Award or Grant: National Heart Lung and Blood Institute (NHLBI), 1 R61 HL156153-01 (2021-2023)
Prior Associated Grant: Non-occluding Zero-Thickness Inflatable Sensor Arrays for Conformable Mapping and Ablation
This project aims to develop and test a highly novel multi-electrode balloon catheter for acquiring whole chamber cardiac electrograms for atrial fibrillation (AF) with unprecedented fidelity and speed. In the large number of cases where pharmaceuticals cannot manage AF or generate severe side effects, minimally invasive electrodes are used to map electrical signals and ablate tissue thought to be the source of aberrant electrical pathways. While existing ablation protocols can treat the disease in many cases, these procedures can be lengthy (typically two to four hours) and are only somewhat effective (~60-70% success). These inefficiencies can be attributed in large part to a poor understanding of AF mechanisms. Complex spatio-temporal electrophysiological features, like “rotors,” play a key role in the disease, but typically cannot be detected by conventional mapping systems because their serial nature prevents measurements from being spatiotemporally resolved.
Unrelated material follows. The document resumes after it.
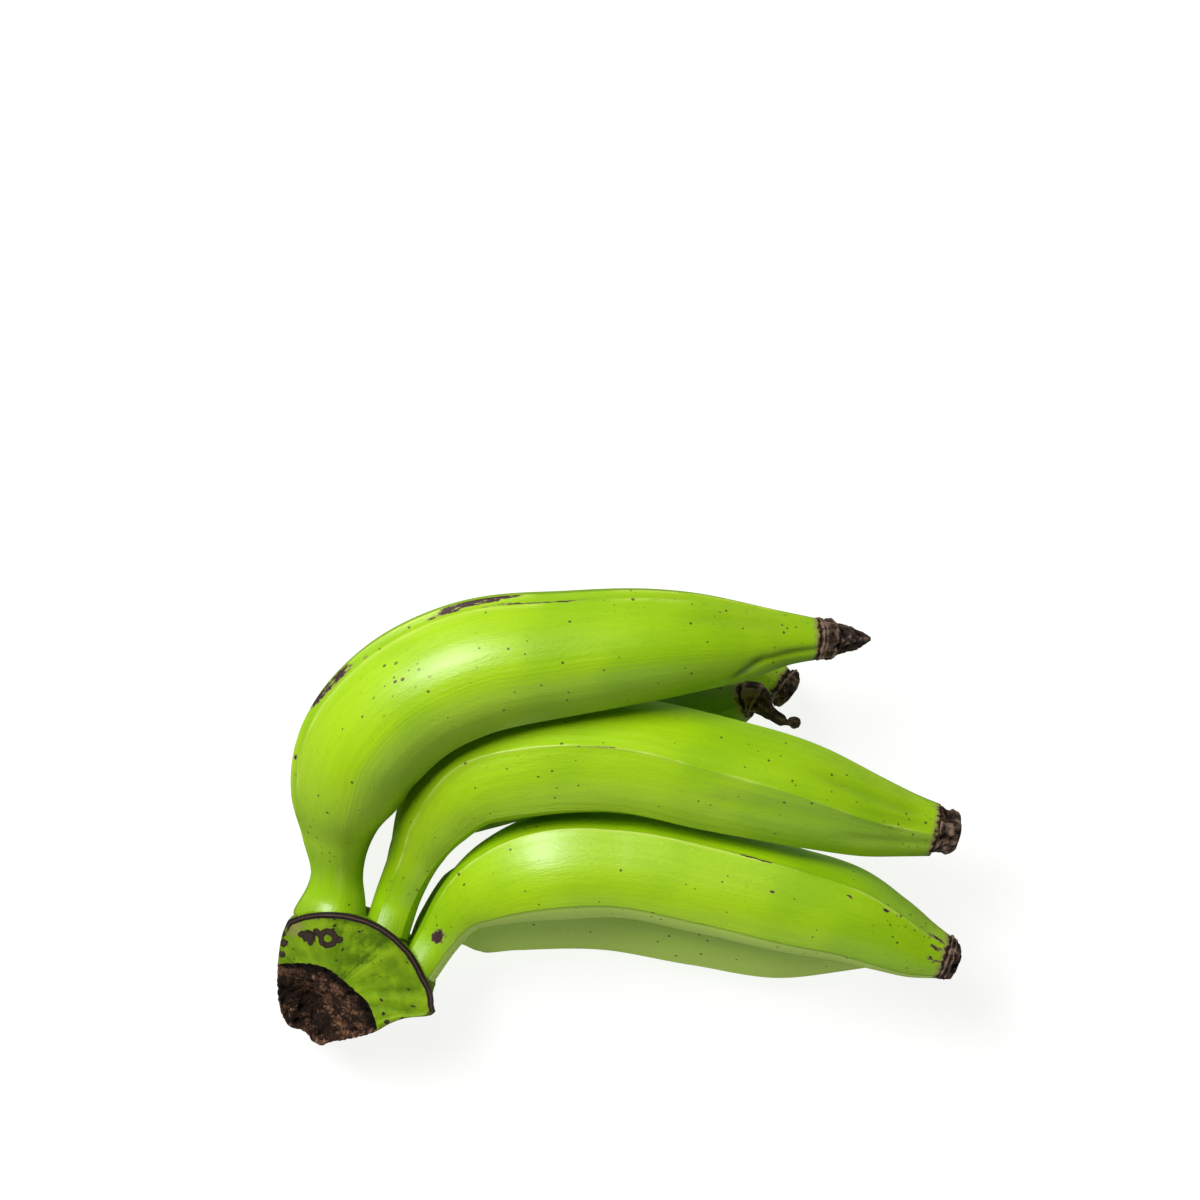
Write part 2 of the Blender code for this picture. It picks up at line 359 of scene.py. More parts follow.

New classes of multi-electrode (ME) catheters (known as basket catheters) were recently developed to simultaneously map the entire atrium. Here, an array of sensors are mounted on a spherical cage of stiff nitinol splines. The device is promising, but the rigid mechanical properties of the sensors and the frame they are mounted on yield poor conformability (~60% contact), diminishing performance. Additionally, sensor position is not well controlled; many sensors group in crevices in the atrial anatomy. So atrial maps often omit large regions of the chamber.
To address these challenges, Dr. Dunham and Dr. Mosadegh developed a cardiac mapping device consisting of collections of active, hydraulic, soft-robotic actuators integrated with arrays of flexible electronic sensors that can perform mapping of the entire left atrium. This soft robotic sensor array (SRSA) system, once actuated (i.e., pressurized), forces the electrode array into contact with cardiac tissue without occluding blood flow. The soft actuators, made of compliant polyurethanes, will bend/stretch to adapt to each patient’s unique anatomy. The configurations are also well suited for adapting to complex atrial anatomies given their high level of compliance, and ability to undergo large deformations. The device leverages the advantages of soft robotic actuators and flexible electronic sensor arrays, both of which interface safely with tissue and conform to complex anatomy. The labs' central hypothesis: SRSAs will provide rapid and effective electrical mapping of electrograms from the entirety of patient atria.